There are food brands I trust and food brands I don't. This is especially important with ingredients I'm less familiar with, because I'm not going to be able to judge quality for myself.

I struggle, sometimes, with trusting a recipe even when I have every reason to do so. The other day I was following a procedure for making fried eggs, that being one of the everyday cooking skills I have yet to master. This procedure (from the Cook's Illustrated Cookbook) called for preheating the pan over low heat, adding butter, adding the eggs, and covering. About two-thirds of the way through the time designated for the doneness I wanted, I became convinced that the sounds coming from my pan didn't indicate that my eggs weren't burning to a crisp and pulled my pan off the heat. No burning, runny yolks.  (I tried this again a day or two later, maintained my faith, and had lovely eggs.)

(Early on in my cooking adventures, I followed a home cook's recipe for a particular item. The writer noted that, at a particular point, it was going to look like it was going to go horribly wrong, and what was going to happen, and that it was okay. I was grateful, because exactly that thing happened and I would have paniced without the writer's assurance. Now THAT's a well written recipe!)

On the other hand, sometimes I need to trust my instincts and I'm sorry when I don't. I am just not experienced enough to have this kind of instinct on my own hook, but I think sometimes my brain will call up a tidbit I've seen on cooking shows without telling me about it. I broiled some eggplant slices recently, following something I'd seen the day before. Something told me to salt the slices and let them sit to reduce the moisture, but it wasn't done in the previous days show, so I didn't. Annnnnnnd my slices were mushy rather than crispy. I should have trusted my instincts. That's often the case. (Except for those times when I did and shouldn't have.)

It's just a matter of trust.




 

Tuesday, October 2, 2012

Pasta la Vista

So, I've long wanted to try making pasta.

Make pasta? But aren't you...?

Hush.

As I say, I've long wanted to try it, and I even had a friend give me her manual pasta maker (without instructions). And I've seen it done many times on cooking shows. But handling the long sheets of dough as I used the maker really looked like it would exceed my limited dexterity. My intimidation on this point and my ignorance on the operation of my machine kept my machine hidden away for months.

When my awesome friend Karen mentioned making her own pasta, I was inspired sufficiently to find brand and model on my machine and do a web search for a manual. It turns out to be very common and I found a number of how-tos. I also learned that I was missing a clamp, but Karen (AKA The Pasta Muse) pointed out that I could probably buy one online: three ays later, I had a clamp in my hands.
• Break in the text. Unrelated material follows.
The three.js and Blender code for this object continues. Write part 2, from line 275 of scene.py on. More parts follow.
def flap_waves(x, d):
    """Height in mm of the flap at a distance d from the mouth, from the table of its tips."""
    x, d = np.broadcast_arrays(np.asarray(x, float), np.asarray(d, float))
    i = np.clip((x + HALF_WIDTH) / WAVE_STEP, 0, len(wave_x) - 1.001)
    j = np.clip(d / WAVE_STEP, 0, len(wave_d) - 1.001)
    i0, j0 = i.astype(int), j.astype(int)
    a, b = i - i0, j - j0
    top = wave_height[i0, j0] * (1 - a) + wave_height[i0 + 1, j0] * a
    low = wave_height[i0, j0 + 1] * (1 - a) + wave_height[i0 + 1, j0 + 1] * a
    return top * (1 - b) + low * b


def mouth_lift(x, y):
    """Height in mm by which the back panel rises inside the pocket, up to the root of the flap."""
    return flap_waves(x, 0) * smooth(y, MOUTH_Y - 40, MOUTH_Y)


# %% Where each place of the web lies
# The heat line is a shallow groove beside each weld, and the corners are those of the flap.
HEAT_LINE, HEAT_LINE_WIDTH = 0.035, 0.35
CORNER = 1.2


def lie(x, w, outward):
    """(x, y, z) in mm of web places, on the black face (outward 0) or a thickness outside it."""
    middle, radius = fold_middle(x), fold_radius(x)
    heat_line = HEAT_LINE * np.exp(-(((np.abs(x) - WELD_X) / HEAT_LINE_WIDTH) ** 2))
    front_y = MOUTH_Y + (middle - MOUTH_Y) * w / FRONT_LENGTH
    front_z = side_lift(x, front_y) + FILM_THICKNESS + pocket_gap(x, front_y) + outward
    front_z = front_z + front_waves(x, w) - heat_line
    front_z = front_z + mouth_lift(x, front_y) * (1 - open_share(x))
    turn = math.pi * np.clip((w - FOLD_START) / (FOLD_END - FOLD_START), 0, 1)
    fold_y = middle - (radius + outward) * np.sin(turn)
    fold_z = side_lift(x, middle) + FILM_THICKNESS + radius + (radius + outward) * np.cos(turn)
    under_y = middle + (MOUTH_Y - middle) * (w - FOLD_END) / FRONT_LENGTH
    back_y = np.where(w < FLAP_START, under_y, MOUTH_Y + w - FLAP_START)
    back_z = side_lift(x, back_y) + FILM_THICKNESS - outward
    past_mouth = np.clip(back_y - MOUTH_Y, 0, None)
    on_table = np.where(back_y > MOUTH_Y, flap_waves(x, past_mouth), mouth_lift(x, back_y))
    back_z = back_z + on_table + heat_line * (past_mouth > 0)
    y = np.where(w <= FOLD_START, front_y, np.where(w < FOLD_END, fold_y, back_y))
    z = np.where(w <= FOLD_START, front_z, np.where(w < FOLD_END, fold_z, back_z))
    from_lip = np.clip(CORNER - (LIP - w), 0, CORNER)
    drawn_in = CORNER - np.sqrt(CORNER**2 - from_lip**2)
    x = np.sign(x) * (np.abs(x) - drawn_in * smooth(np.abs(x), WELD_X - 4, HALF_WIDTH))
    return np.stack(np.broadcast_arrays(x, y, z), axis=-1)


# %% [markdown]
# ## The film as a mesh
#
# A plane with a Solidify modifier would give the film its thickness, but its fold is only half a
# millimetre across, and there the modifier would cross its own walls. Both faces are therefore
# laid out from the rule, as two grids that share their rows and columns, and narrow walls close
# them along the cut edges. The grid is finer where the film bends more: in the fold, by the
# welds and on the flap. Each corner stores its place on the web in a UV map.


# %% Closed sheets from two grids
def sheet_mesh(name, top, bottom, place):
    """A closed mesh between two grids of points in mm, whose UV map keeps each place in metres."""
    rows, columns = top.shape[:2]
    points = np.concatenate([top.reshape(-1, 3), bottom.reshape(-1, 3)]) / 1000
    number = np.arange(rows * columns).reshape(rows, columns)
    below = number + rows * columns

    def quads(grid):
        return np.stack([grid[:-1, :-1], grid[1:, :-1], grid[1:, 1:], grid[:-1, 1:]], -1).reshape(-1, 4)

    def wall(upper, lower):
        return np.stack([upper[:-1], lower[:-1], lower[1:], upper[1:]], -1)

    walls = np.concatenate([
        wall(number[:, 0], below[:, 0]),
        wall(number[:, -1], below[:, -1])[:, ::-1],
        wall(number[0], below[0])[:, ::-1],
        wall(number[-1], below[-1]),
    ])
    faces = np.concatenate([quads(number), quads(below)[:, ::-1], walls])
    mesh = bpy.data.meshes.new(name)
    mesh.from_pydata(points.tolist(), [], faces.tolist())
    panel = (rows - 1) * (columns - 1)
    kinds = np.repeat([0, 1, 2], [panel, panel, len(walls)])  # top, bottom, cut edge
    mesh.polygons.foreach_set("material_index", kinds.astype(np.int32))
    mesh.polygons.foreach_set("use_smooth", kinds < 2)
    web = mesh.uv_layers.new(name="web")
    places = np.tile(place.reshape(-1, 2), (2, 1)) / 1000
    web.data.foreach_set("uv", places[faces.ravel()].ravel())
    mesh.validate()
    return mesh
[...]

It was time for the dough-y experiment. I found and made a recipe for a really simple pasta, set up a machine, and got to work.

Technically, and that's the only way that mattered, it was a success. The dough had less tendency to stick to itself than I feared, especially since I dusted it with flour often. The machine was easy to use, and I soon had what I'd describe as thin fettuccini.

Taste-wise, it was something less than a total success.  I think my skill in cooking fresh pasta needs work, and I think I'll look at different recipes. Finally, since I like pasta to have some body, I won't make it so thin next time.

But, as is often the case when I'm doing something really new to me, this was more about proof-of-concept than dinner, and I'm delighted with the result.



Saturday, September 29, 2012

Accidental Pozole

In my last post, I mentioned having made what I called an 'accidental pozole'. Since I'm sure you've been consumed with curiosity as to what I may have meant by that, I'm here to meet you're needs. I'm selfless that way.

Pozole is a spicy soup of Mexican origin.  A web search shows that their are many different versions, but the versions I've seen have been made with pork and hominy. (Hominy is corn that has been soaked in an alkaline solution.)  The only pozole I've had was a canned version I ate a month or so ago.

I had thawed a some pork cushion meat, intending to mark green chile stew. I was too lazy to cut the pork up and brown it in batches, so I decided to braise my roast whole. I rubbed it with salt, pepper, and paprika and browned it, then added a quart of chicken stock and covered it to let it cook.

When my pork was cooked, I decided to make a soup with the cooking liquid. I started by adding a jar of Goya brand sofrito. (I specify the brand because sofrito seems to refer to so many different things. I do love this stuff, however.) I also added some diced potato, diced carrot, a can of hominy, a can of diced green chiles, some of the cooked pork, some masa harina (the cornmeal used in tamales), and probably some things I've forgotten. I had no particular plan in mind, I just wanted to take advantage of my cooking liquid.

Once the vegetables were cooked,  I had a pot ful of soup that reminded me sharply of the canned pozole I had had. It was rich, it was spicy, and the masa had added some wonderful thickness to the broth. (A thin soup never really seems quite like food to me.)

It was wonderful. Would someone that knew call it pozole? I don't know. But it made me happy.

Tuesday, September 25, 2012

Still Alive and Cooking

Early in the summer, I wrote here about my typical failure to do much cooking in the summer -- and fell into the same trap as usual. I did SOME cooking, and even a couple of semi-interesting things, like carrot-green chimichurri sauce and some accidental pozole. But, mostly I didn't cook.

I do see to be gearing up again, though. I hope to have my first try at home made pasta soon, inspired by my friend Karen. And my accidental pozole was yummy enough that I'd like to do it on purpose. I'm mulling other things as well, such as another showdown with my old nemesis cooked sugar. (Maybe I should make a show about doing that in a motor home and call it 'Breaking Brittle'. Or not.)

We'll see what comes out of my Beginner's Skillet.